__TASK BRIEF__: Quote the lines that run from the line containing "make_hood()" down to the line containing "NODES[node].hide_render = NODES[node].hide_viewport". Include both of those lines, reproduce each exactly, and omit everything else.
___ PROVIDED DATA
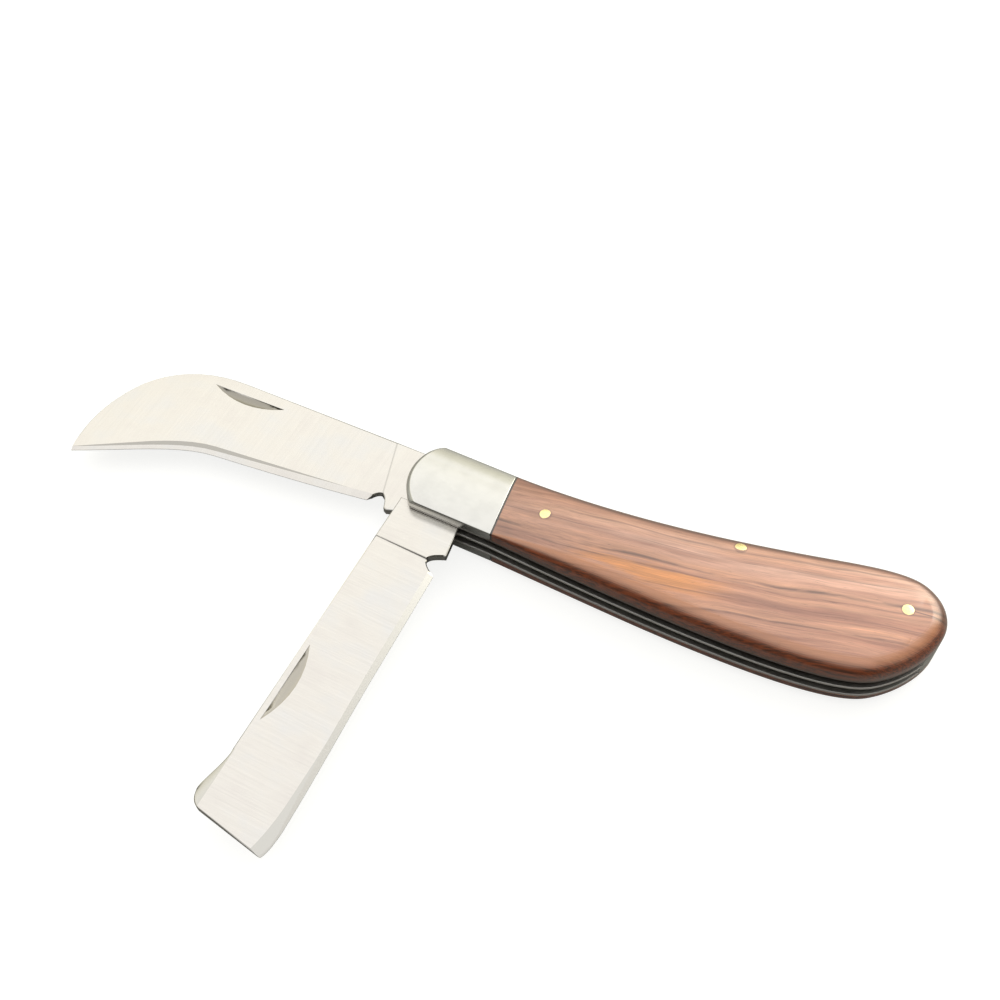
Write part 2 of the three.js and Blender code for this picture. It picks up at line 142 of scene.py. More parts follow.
class Nodes:
    """A material's node tree, with one short call for each node."""

    def __init__(self, name, **constants):
        self.material = bpy.data.materials.new(name)
        self.material.use_nodes = True
        self.tree = self.material.node_tree
        self.shader = self.tree.nodes["Principled BSDF"]
        for socket, value in constants.items():
            self.shader.inputs[socket.replace("_", " ")].default_value = value

    def add(self, kind, inputs=(), output=0, **settings):
        node = self.tree.nodes.new("ShaderNode" + kind)
        for key, value in settings.items():
            setattr(node, key, value)
        for key, value in dict(inputs).items():
            if isinstance(value, bpy.types.NodeSocket):
                self.tree.links.new(value, node.inputs[key])
            else:
                node.inputs[key].default_value = value
        return node.outputs[output]

    def math(self, operation, a, b=0.0):
        return self.add("Math", {0: a, 1: b}, operation=operation)

    def product(self, first, *others):
        for other in others:
            first = self.math("MULTIPLY", first, other)
        return first

    def place(self):
        """The point on the object, in millimetres."""
        point = self.add("TexCoord", output="Object")
        return self.add("VectorMath", {0: point, "Scale": 1 / MM}, operation="SCALE")

    def split(self, vector):
        node = self.tree.nodes.new("ShaderNodeSeparateXYZ")
        self.tree.links.new(vector, node.inputs[0])
        return node.outputs

    def join(self, x=0.0, y=0.0, z=0.0):
        return self.add("CombineXYZ", {0: x, 1: y, 2: z})

    def stretched(self, point, x, y, z):
        return self.add("VectorMath", {0: point, 1: (x, y, z)}, operation="MULTIPLY")

    def noise(self, vector, detail=2.0, roughness=0.5):
        return self.add(
            "TexNoise",
            {"Vector": vector, "Scale": 1.0, "Detail": detail, "Roughness": roughness},
        )

    def between(self, value, low, high):
        """0 below low and 1 above high, or the other way round when low is above high."""
        inputs = {"Value": value, "From Min": low, "From Max": high}
        return self.add("MapRange", inputs, interpolation_type="SMOOTHSTEP")

    def scaled(self, value, low, high, start=0.0, end=1.0):
        """Low where the value is at its start and high where it is at its end, straight in between."""
        inputs = {"Value": value, "From Min": start, "From Max": end, "To Min": low, "To Max": high}
        return self.add("MapRange", inputs)

    def shaded(self, colour, shade):
        """The colour times a grey shade."""
        return self.mix(1.0, colour, self.join(shade, shade, shade), "MULTIPLY")

    def ramp(self, value, stops):
        node = self.tree.nodes.new("ShaderNodeValToRGB")
        self.tree.links.new(value, node.inputs[0])
        elements = node.color_ramp.elements
        while len(elements) < len(stops):
            elements.new(0.5)
        for element, (position, colour) in zip(elements, stops):
            element.position = position
            element.color = (*colour, 1)
        return node.outputs[0]

    def mix(self, amount, a, b, blend="MIX"):
        node = self.tree.nodes.new("ShaderNodeMix")
        node.data_type = "RGBA"
        node.blend_type = blend
        for index, value in ((0, amount), (6, a), (7, b)):
            if isinstance(value, bpy.types.NodeSocket):
                self.tree.links.new(value, node.inputs[index])
            elif isinstance(value, tuple):
                node.inputs[index].default_value = (*value, 1)
            else:
                node.inputs[index].default_value = value
        return node.outputs[2]

    def finish(self, colour=None, roughness=None, bump=None, depth=0.0):
        """Joins the colour, the roughness and a height map of that depth in millimetres to the shader."""
        for socket, value in (("Base Color", colour), ("Roughness", roughness)):
            if value is not None:
                self.tree.links.new(value, self.shader.inputs[socket])
        if bump is not None:
            normal = self.add("Bump", {"Height": bump, "Distance": depth * MM, "Strength": 1.0})
            self.tree.links.new(normal, self.shader.inputs["Normal"])
        return self.material


def near_line(n, x, y, start, end, width):
    """1 on the straight line through two points of the XY plane, 0 further off than the width."""
    length = math.dist(start, end)
    across = ((start[1] - end[1]) / length, (end[0] - start[0]) / length)
    level = across[0] * start[0] + across[1] * start[1]
    reach = n.math("ADD", n.product(x, across[0]), n.product(y, across[1]))
    return n.between(n.math("ABSOLUTE", n.math("SUBTRACT", reach, level)), width, 0.0)


def from_point(n, x, y, place):
    """Distance from a point of the XY plane."""
    dx = n.math("SUBTRACT", x, place[0])
    dy = n.math("SUBTRACT", y, place[1])
    return n.math("SQRT", n.math("ADD", n.product(dx, dx), n.product(dy, dy)))


def blade_steel(name, along_x, contrast, facet_shade_colour, edge_shade_share, wall_shade_share, plunge, nick, nick_shade_colour):
    """Satin ground steel, with grinding lines across the blade and a grey line where the grinding stops:
    painted shade of the plunge's hollow, with some polishing residue.

    The shares are how much of the facets' painted shade the edge bevel takes, and how much painted shade
    darkens the walls.
    """
    n = Nodes(name, Metallic=1.0)
    point = n.place()
    x, y, _ = n.split(point)
    coarse_scale = (2.2, 0.05, 0.3) if along_x else (0.05, 2.2, 0.3)
    fine_scale = (9.0, 0.22, 1.0) if along_x else (0.22, 9.0, 1.0)
    lines = n.noise(n.stretched(point, *coarse_scale), 3, 0.65)
    fine = n.noise(n.stretched(point, *fine_scale), 2, 0.6)
    cloud = n.noise(n.stretched(point, 0.09, 0.12, 0.1), 3, 0.6)
    tint = n.ramp(
        cloud,
        [(0.3, (0.540, 0.515, 0.492)), (0.5, (0.562, 0.541, 0.512)), (0.7, (0.543, 0.534, 0.525))],
    )
    streaks = n.math("ADD", n.product(lines, 0.6), n.product(fine, 0.4))
    colour = n.shaded(tint, n.scaled(streaks, 1.0 - contrast, 1.0 + contrast))

    # Painted shade on facets that lean a little: nick floors, lifter and wide bevels are coloured greyer for
    # their darker reflection.
    normal = n.add("NewGeometry", output="True Normal")
    level = n.math("ABSOLUTE", n.split(normal)[2])
    facet = n.product(n.between(level, *FACET_TOP), n.between(level, *FACET_FOOT))
    colour = n.mix(facet, colour, facet_shade_colour)
    in_nick = n.between(from_point(n, x, y, nick), NICK_REACH, NICK_REACH - 0.2)
    colour = n.mix(n.product(facet, in_nick), colour, nick_shade_colour)
    # Painted shade on the edge bevel: it takes its share of the facets' grey.
    edge = n.product(n.between(level, *EDGE_TOP), n.between(level, *EDGE_FOOT))
    colour = n.mix(n.product(edge, edge_shade_share), colour, facet_shade_colour)
    # A painted grey line along the plunge: shade of its hollow, with some polishing residue.
    line = near_line(n, x, y, *plunge, 0.30)
    colour = n.mix(n.product(line, 0.45), colour, (0.23, 0.225, 0.21))

    # Painted shade: the walls of the blade are coloured dark.
    colour = n.mix(n.product(n.between(level, *WALL_TOP), wall_shade_share), colour, (0.20, 0.195, 0.185))
    return n.finish(colour, n.scaled(fine, 0.19, 0.31), lines, 0.0022)


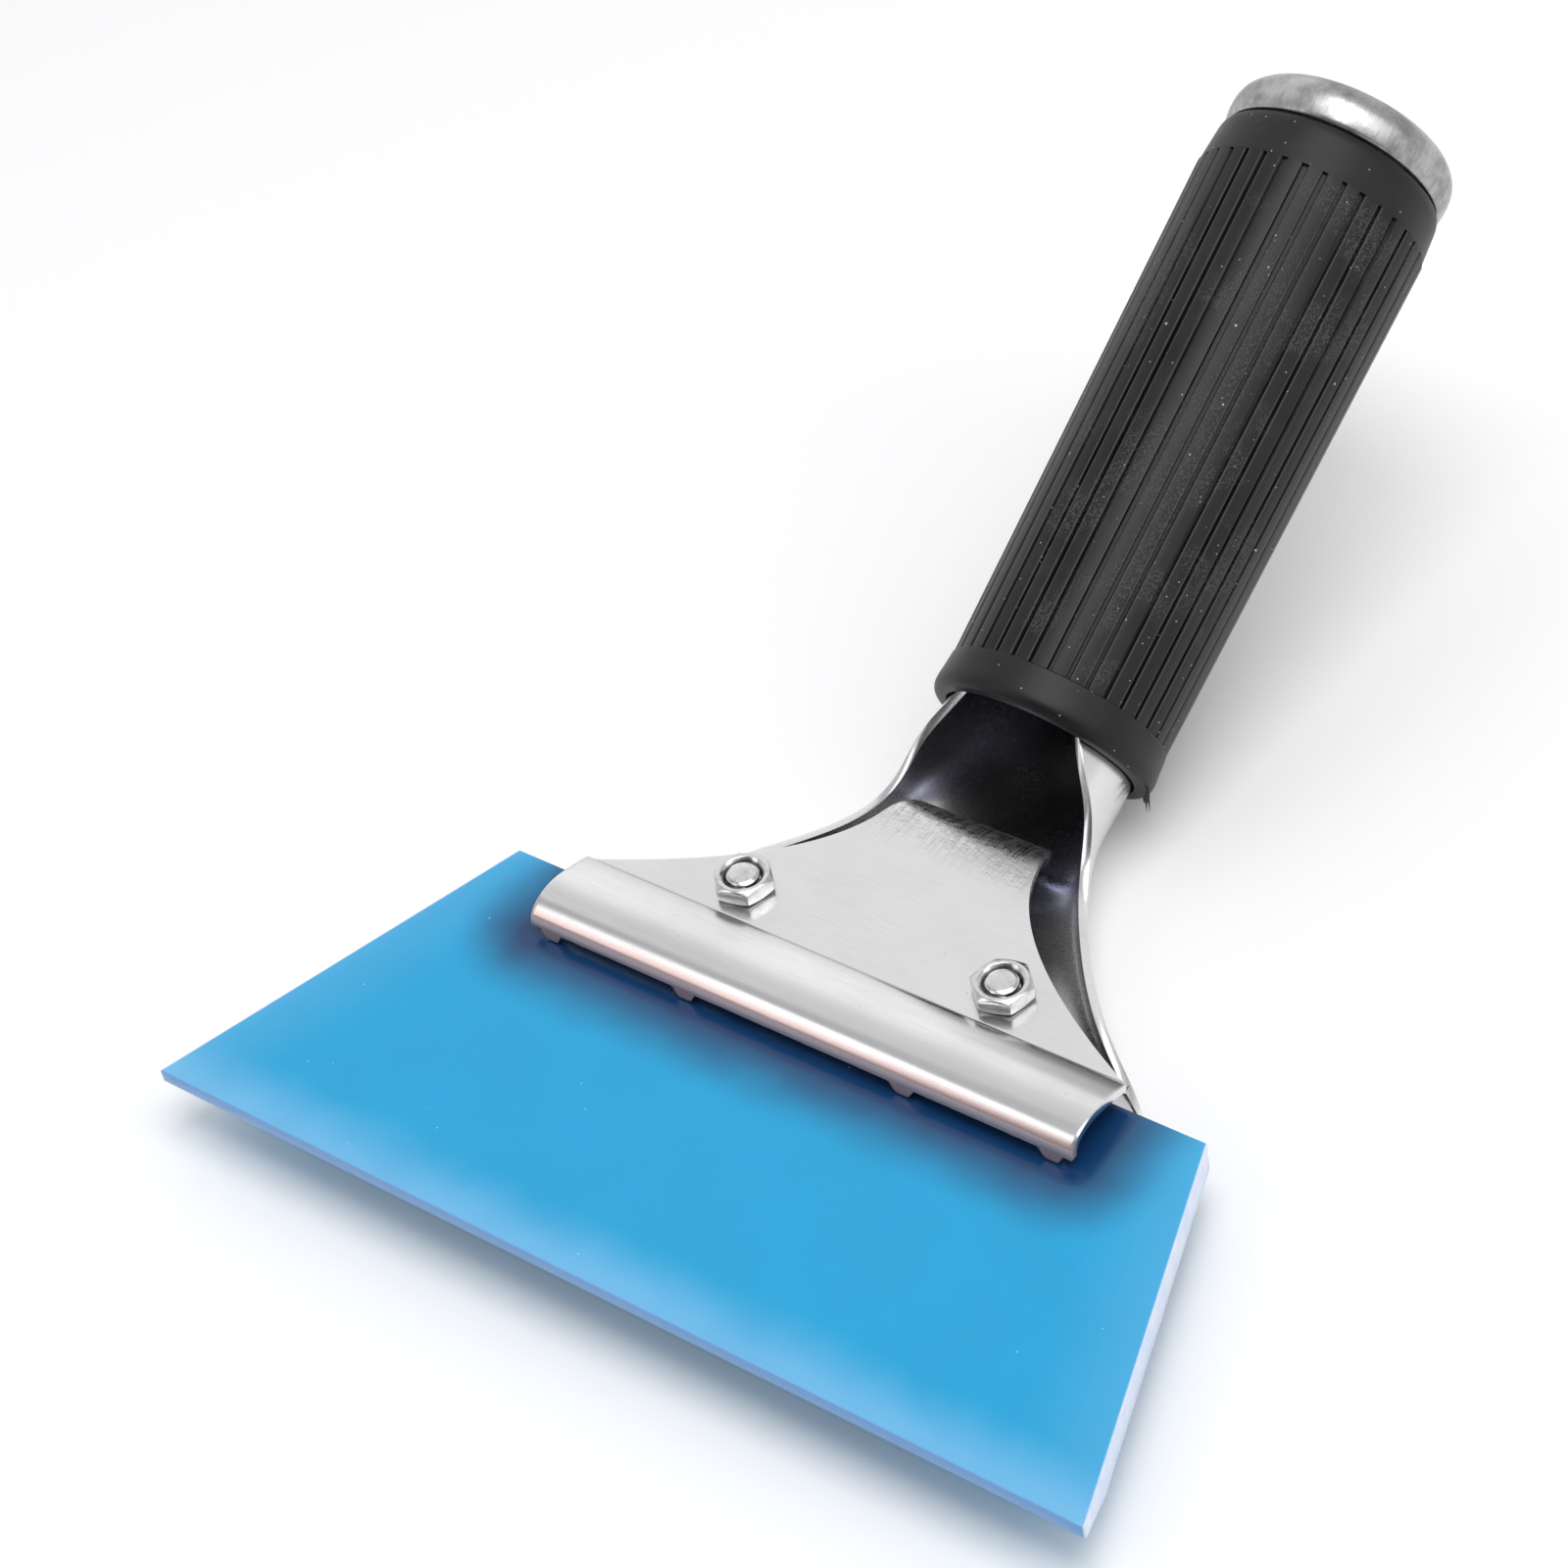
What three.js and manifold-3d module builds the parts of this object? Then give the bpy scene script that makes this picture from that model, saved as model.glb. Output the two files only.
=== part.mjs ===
// Hand squeegee applicator for laying vinyl film: a soft flat blade held by its back edge
// between two stamped steel jaws, which two screws and nuts draw together. The lower jaw runs
// on into an open trough and then a rolled tube, and a ribbed rubber grip and a steel cap sit
// on that tube.
// Millimetres. The origin is the middle of the blade's working edge. +X runs along that edge,
// +Y from the edge towards the handle, and +Z out of the face on which the nuts are.
import * as THREE from "three";
import { mergeVertices } from "three/addons/utils/BufferGeometryUtils.js";
import Module from "manifold-3d";

const wasm = await Module();
wasm.setup();

// Blade
const EDGE_WIDTH = 150;
const BACK_WIDTH = 114.3;
const BLADE_LENGTH = 57.85;
const BLADE_THICKNESS = 5;
const EDGE_FACE = 2.2;
const BEVEL_LENGTH = 8;
const BLADE_TOP = EDGE_FACE / 2;
const BLADE_BOTTOM = BLADE_TOP - BLADE_THICKNESS;
const BLADE_MIDDLE = (BLADE_TOP + BLADE_BOTTOM) / 2;

// Stamped sheet and the two jaws, which mirror each other about the blade's middle
const SHEET = 1.2;
const JAW_HALF_WIDTH = 44.6;
const LOWER_JAW_HALF_WIDTH = 45.5;
const PLATE_FLAT = 3.45;
const JAW_EDGE_Y = 46.1;
const CREASE_Y = 59;
const TOOTH_CENTRES = [-41.3, -18, 18, 41.3];
const TOOTH_ROOT = 4.4;
const TOOTH_TIP = 2.4;
const TEETH_GAP = 0.3;

// Clamp plate behind the crease: concave sides up to a bent lip that rocks on the trough
const LIP_Y = 87;
const LIP_HALF_WIDTH = 12.7;
const LIP_RADIUS = 7.4;
const LIP_BEND = THREE.MathUtils.degToRad(80);
const LIP_END_Z = -6.3;
const LIP_BEND_NARROWING = 3.4;
const LIP_END_HALF_WIDTH = 6.8;
const PLATE_SIDE = { x: 16, y: 72.8 };

// Screws and nuts, M5
const SCREW_X = 21.5;
const SCREW_Y = 65.1;
const THREAD_RADIUS = 2.5;
const HOLE_RADIUS = 2.8;
const NUT_ACROSS_FLATS = 8;
const NUT_TOP = 6.75;
const NUT_SEAT_GAP = 0.1;
const HEAD_RADIUS = 4.75;
const HEAD_HEIGHT = 3.1;
const HEAD_GAP = 0.2;

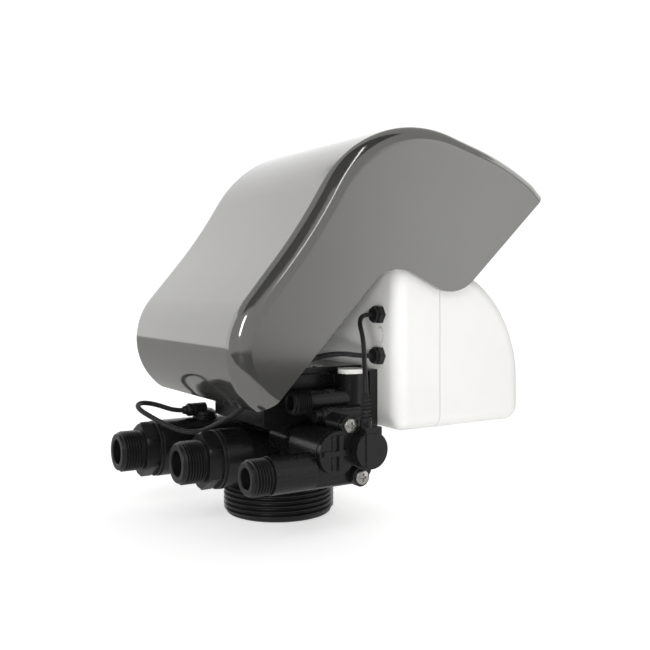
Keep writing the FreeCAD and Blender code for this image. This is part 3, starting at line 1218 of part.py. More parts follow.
# the flow sensor's lead: out of the sensor, a hairpin over the outlet, across the ports, up to the lower gland
METER_ROUTE = [
    (50, 47.6, 62.8), (50.2, 53.2, 63.2), (52, 60, 65.6), (53.6, 67, 68.2), (52.8, 75.2, 69.8),
    (46.9, 81.2, 69.3),
    (38.6, 81.9, 66.8), (32, 77.2, 63.2), (26.5, 71.5, 59.3), (20.5, 65.2, 55.8), (13.5, 58.4, 53.9),
    (5.5, 51.2, 55.6), (-7, 46.6, 62), (-18.5, 42.4, 67.6), (-29, 38.4, 75.4), (-38, 33.5, 84.4),
    (-44.5, 25.5, 93), (-49, 14, 100.4), (-52.4, 0, 105.4), (-55.6, -14, 106.4), (-57, -26, 104.5),
    (-57, -36, 104),
]


def lead(name, route, diameter):
    """A round lead along straight runs joined by tangent arcs."""
    points = [Vector(*p) for p in route]
    edges = []
    here = points[0]
    radii = []
    for before, corner, after in zip(points, points[1:], points[2:]):
        run_in, run_out = corner - before, after - corner
        turn = run_in.getAngle(run_out)
        radius = 0.45 * min(run_in.Length, run_out.Length) / math.tan(turn / 2)
        radii.append(round(radius, 1))
        start, middle, end = rounded_corner(before, corner, after, radius)
        edges += [Part.LineSegment(here, start).toShape(), Part.Arc(start, middle, end).toShape()]
        here = end
    edges.append(Part.LineSegment(here, points[-1]).toShape())
    path = Part.Wire(edges)
    section = Part.Wire([Part.makeCircle(diameter / 2, points[0], points[1] - points[0])])
    solid = path.makePipeShell([section], True, False)
    wanted = math.pi * diameter ** 2 / 4 * path.Length
    print(name, "length", round(path.Length, 1), "radii", radii, "volume ratio",
          round(solid.Volume / wanted, 4))
    return solid


def make_leads():
    node("cell_lead", coded("cell_lead_tube", lead("cell_lead", CELL_ROUTE, num("cell_lead_diameter"))))
    node("meter_lead", coded("meter_lead_tube", lead("meter_lead", METER_ROUTE, num("meter_lead_diameter"))))


# ---------------------------------------------------------------- build and write


def check_and_write():
    doc.recompute()
    for obj in doc.Objects:
        if "Invalid" in obj.State or "Error" in obj.State:
            raise RuntimeError(f"{obj.Name} failed: {obj.State}")
    os.makedirs("parts", exist_ok=True)
    for name, obj in NODES:
        shape = obj.Shape
        if shape.isNull() or not shape.isValid():
            raise RuntimeError(f"{name} has no valid shape")
        print(f"{name:18s} solids {len(shape.Solids)} volume {shape.Volume:10.1f}")
        shape.exportStep(f"parts/{name}.step")
    print(len(NODES), "nodes")


make_hood()
make_housing()
make_panel()
make_glands()
make_drive()
make_rotary_valve()
make_body()
make_collar()
make_ports()
make_meter()
make_brine_valve()
make_injector()
make_leads()
check_and_write()
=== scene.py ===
"""Looks of a motorised control-valve head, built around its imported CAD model.

Everything is in metres in the CAD model's own frame: +Z up along the tank thread, +Y the way the
service ports point, and the operator's panel faces -Y.
"""
import math
import bmesh
import bpy
from mathutils import Matrix, Quaternion, Vector


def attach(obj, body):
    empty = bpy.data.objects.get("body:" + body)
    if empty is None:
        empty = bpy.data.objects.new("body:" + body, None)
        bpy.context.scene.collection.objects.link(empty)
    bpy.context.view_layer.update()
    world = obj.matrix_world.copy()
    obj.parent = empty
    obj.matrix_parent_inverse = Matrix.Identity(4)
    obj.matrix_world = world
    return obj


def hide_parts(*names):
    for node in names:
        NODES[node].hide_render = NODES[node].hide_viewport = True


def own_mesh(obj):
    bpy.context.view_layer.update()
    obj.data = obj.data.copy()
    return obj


bl_info = {
    "name": "Control-valve head looks",
    "version": (1, 0, 0),
    "blender": (4, 5, 0),
    "location": "View3D > Sidebar > Valve head",
    "description": "Finishes and fine pieces of a motorised control-valve head",
    "category": "Object",
}

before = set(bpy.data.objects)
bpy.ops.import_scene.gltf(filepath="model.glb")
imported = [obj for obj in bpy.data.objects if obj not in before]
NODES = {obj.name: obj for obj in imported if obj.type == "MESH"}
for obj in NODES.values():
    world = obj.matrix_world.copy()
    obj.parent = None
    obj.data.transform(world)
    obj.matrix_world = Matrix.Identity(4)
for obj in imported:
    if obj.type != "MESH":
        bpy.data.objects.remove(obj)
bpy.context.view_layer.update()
MM = 0.001
TAU = 2 * math.pi
# places of the outputs used on the Mix node and on nodes with two results
MIXED_COLOUR = 2
SECOND = 1

# ---------------------------------------------------------------- shader maths


class Term:
    """A shader socket that can be added, multiplied and compared like a number."""

    def __init__(self, finish, socket):
        self.finish = finish
        self.socket = socket

    def math(self, operation, *others):
        """A Math node on this socket and the other numbers or sockets."""
        return self.finish.add("ShaderNodeMath", {"operation": operation},
                               dict(enumerate((self, *others))))

    def __add__(self, other):
        return self.math("ADD", other)

    def __radd__(self, other):
        return self.math("ADD", other)

    def __sub__(self, other):
        return self.math("SUBTRACT", other)

    def __rsub__(self, other):
        return self.math("SUBTRACT", other).math("MULTIPLY", -1.0)

    def __mul__(self, other):
        return self.math("MULTIPLY", other)

    def __rmul__(self, other):
        return self.math("MULTIPLY", other)

    def __gt__(self, other):
        return self.math("GREATER_THAN", other)

    def between(self, low, high):
        """0 below low, 1 above high, with a smooth step from one to the other."""
        return self.finish.add("ShaderNodeMapRange", {"interpolation_type": "SMOOTHSTEP"},
                               {"Value": self, "From Min": low, "From Max": high})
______
__COMPLETE OUTPUT__:
make_hood()
make_housing()
make_panel()
make_glands()
make_drive()
make_rotary_valve()
make_body()
make_collar()
make_ports()
make_meter()
make_brine_valve()
make_injector()
make_leads()
check_and_write()
=== scene.py ===
"""Looks of a motorised control-valve head, built around its imported CAD model.

Everything is in metres in the CAD model's own frame: +Z up along the tank thread, +Y the way the
service ports point, and the operator's panel faces -Y.
"""
import math
import bmesh
import bpy
from mathutils import Matrix, Quaternion, Vector


def attach(obj, body):
    empty = bpy.data.objects.get("body:" + body)
    if empty is None:
        empty = bpy.data.objects.new("body:" + body, None)
        bpy.context.scene.collection.objects.link(empty)
    bpy.context.view_layer.update()
    world = obj.matrix_world.copy()
    obj.parent = empty
    obj.matrix_parent_inverse = Matrix.Identity(4)
    obj.matrix_world = world
    return obj


def hide_parts(*names):
    for node in names:
        NODES[node].hide_render = NODES[node].hide_viewport = True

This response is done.